→ **Problem**
Output the lines that follow exactly as they are.

→ **Source excerpt**
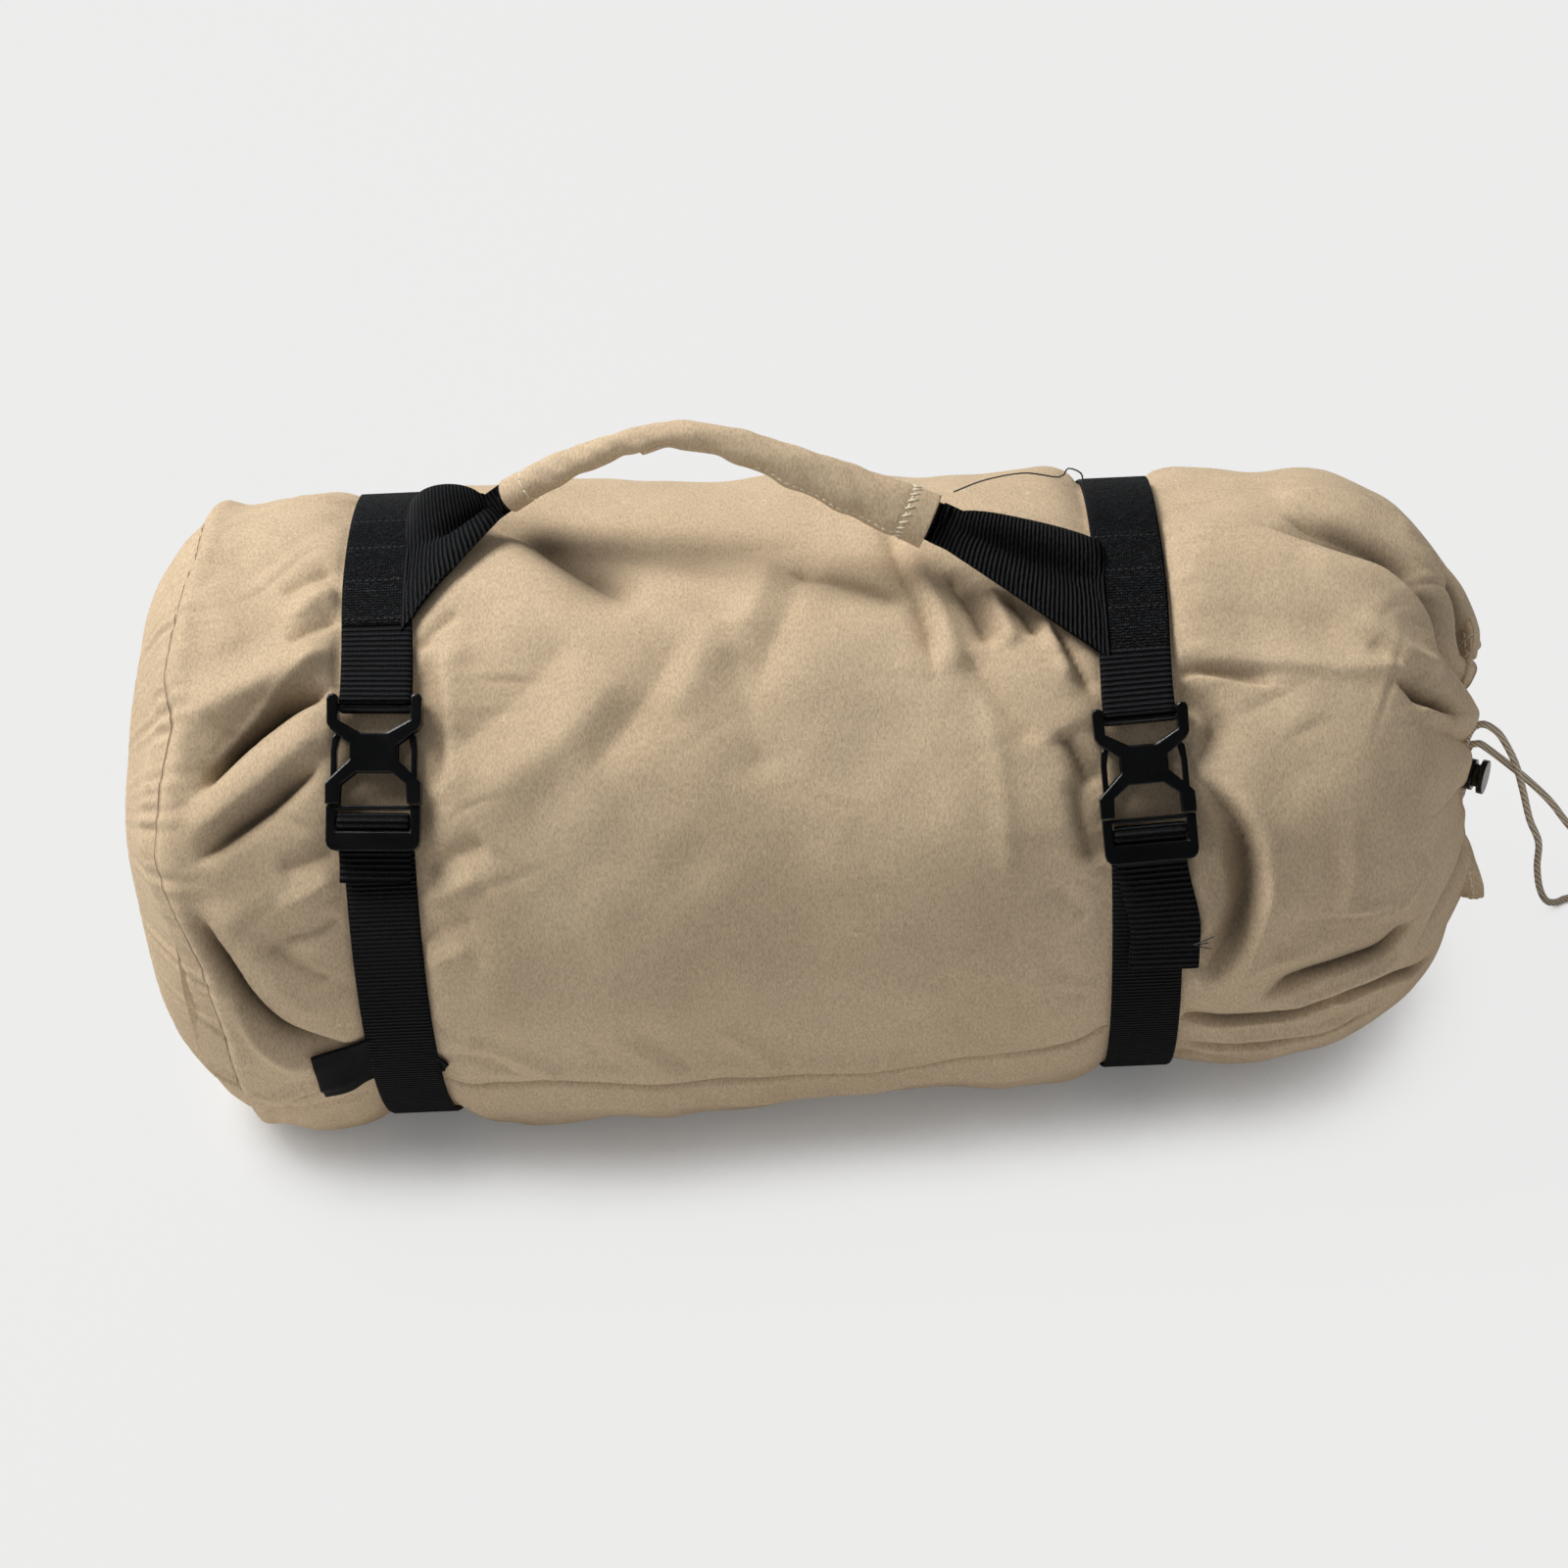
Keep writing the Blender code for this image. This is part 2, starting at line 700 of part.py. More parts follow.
def strip_mesh(outline, side):
    """An outline in the YZ plane, made as wide as the strap."""
    mesh = plate_mesh([outline], -STRAP_HALF, STRAP_HALF)
    turn = Matrix(((0, 0, 1, STRAP_X[side]), (1, 0, 0, 0), (0, 1, 0, 0), (0, 0, 0, 1)))
    mesh.transform(turn)
    return mesh


def loop_rod(name, side, y, z, radius, half):
    """A round helper along one of the buckle's bars."""
    rod = rod_mesh(radius, (-half, y, z), (half, y, z), LOOP_SIDES)
    return helper(name, rod, buckle_frame(side))


def arc(radius, start, end):
    """Points round the bag's axis, with the bag's own corners between the two ends."""
    pitch = 360 / BAG_SEGMENTS
    low, high = sorted((start, end))
    first, last = math.ceil((low + 1) / pitch), math.floor((high - 1) / pitch)
    angles = [low, *(pitch * k for k in range(first, last + 1)), high]
    if end < start:
        angles.reverse()
    return [Vector(around(angle, radius)) for angle in angles]


def leaving_angle(point, radius, rising):
    """The angle at which a line from a point outside the circle touches it."""
    away = point - Vector((0, AXIS_HEIGHT))
    angle = math.degrees(math.atan2(away.y, -away.x))
    reach = math.degrees(math.acos(min(radius / away.length, 1)))
    return angle + reach if rising else angle - reach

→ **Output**
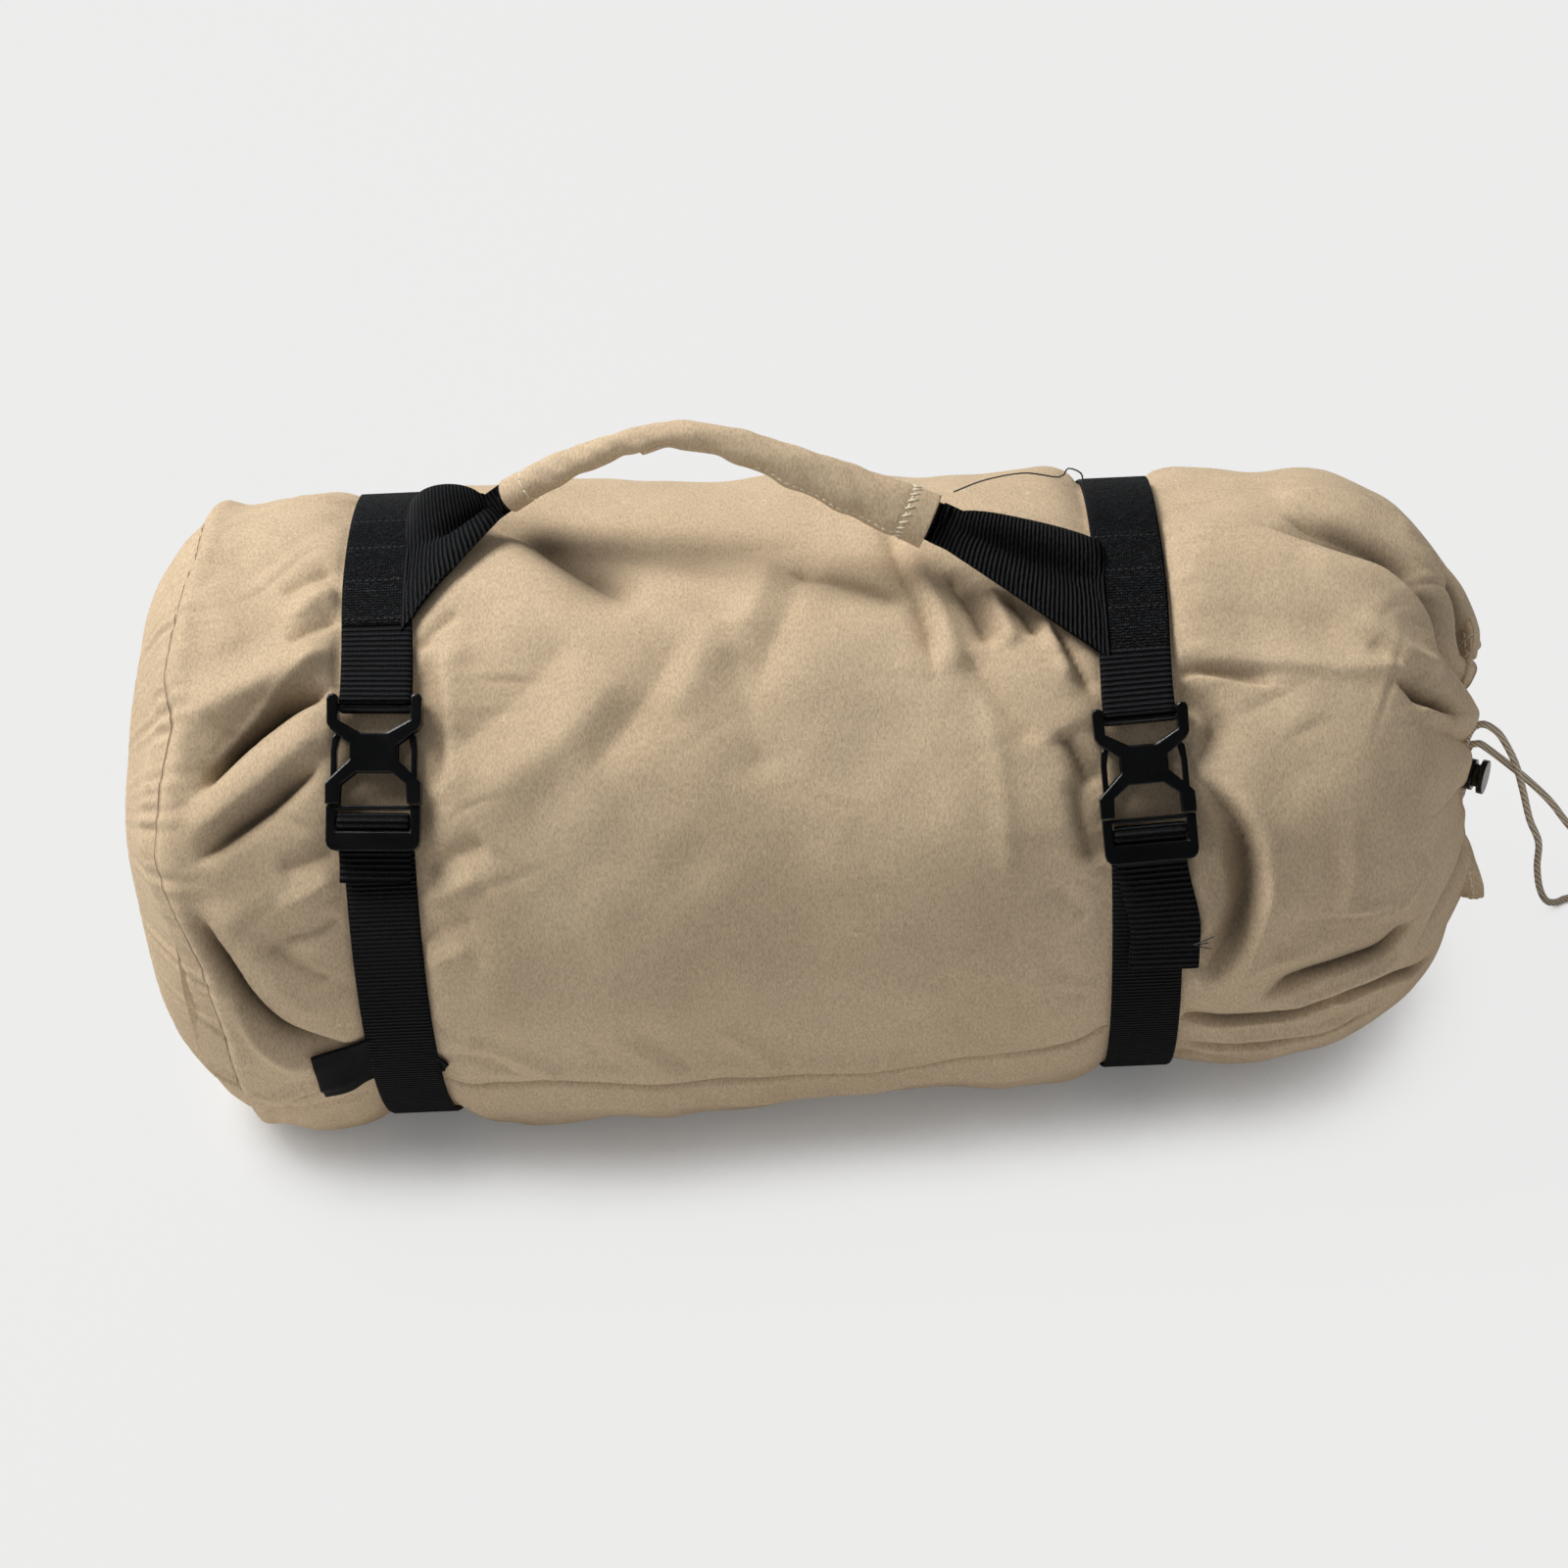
Keep writing the Blender code for this image. This is part 2, starting at line 700 of part.py. More parts follow.
def strip_mesh(outline, side):
    """An outline in the YZ plane, made as wide as the strap."""
    mesh = plate_mesh([outline], -STRAP_HALF, STRAP_HALF)
    turn = Matrix(((0, 0, 1, STRAP_X[side]), (1, 0, 0, 0), (0, 1, 0, 0), (0, 0, 0, 1)))
    mesh.transform(turn)
    return mesh


def loop_rod(name, side, y, z, radius, half):
    """A round helper along one of the buckle's bars."""
    rod = rod_mesh(radius, (-half, y, z), (half, y, z), LOOP_SIDES)
    return helper(name, rod, buckle_frame(side))


def arc(radius, start, end):
    """Points round the bag's axis, with the bag's own corners between the two ends."""
    pitch = 360 / BAG_SEGMENTS
    low, high = sorted((start, end))
    first, last = math.ceil((low + 1) / pitch), math.floor((high - 1) / pitch)
    angles = [low, *(pitch * k for k in range(first, last + 1)), high]
    if end < start:
        angles.reverse()
    return [Vector(around(angle, radius)) for angle in angles]


def leaving_angle(point, radius, rising):
    """The angle at which a line from a point outside the circle touches it."""
    away = point - Vector((0, AXIS_HEIGHT))
    angle = math.degrees(math.atan2(away.y, -away.x))
    reach = math.degrees(math.acos(min(radius / away.length, 1)))
    return angle + reach if rising else angle - reach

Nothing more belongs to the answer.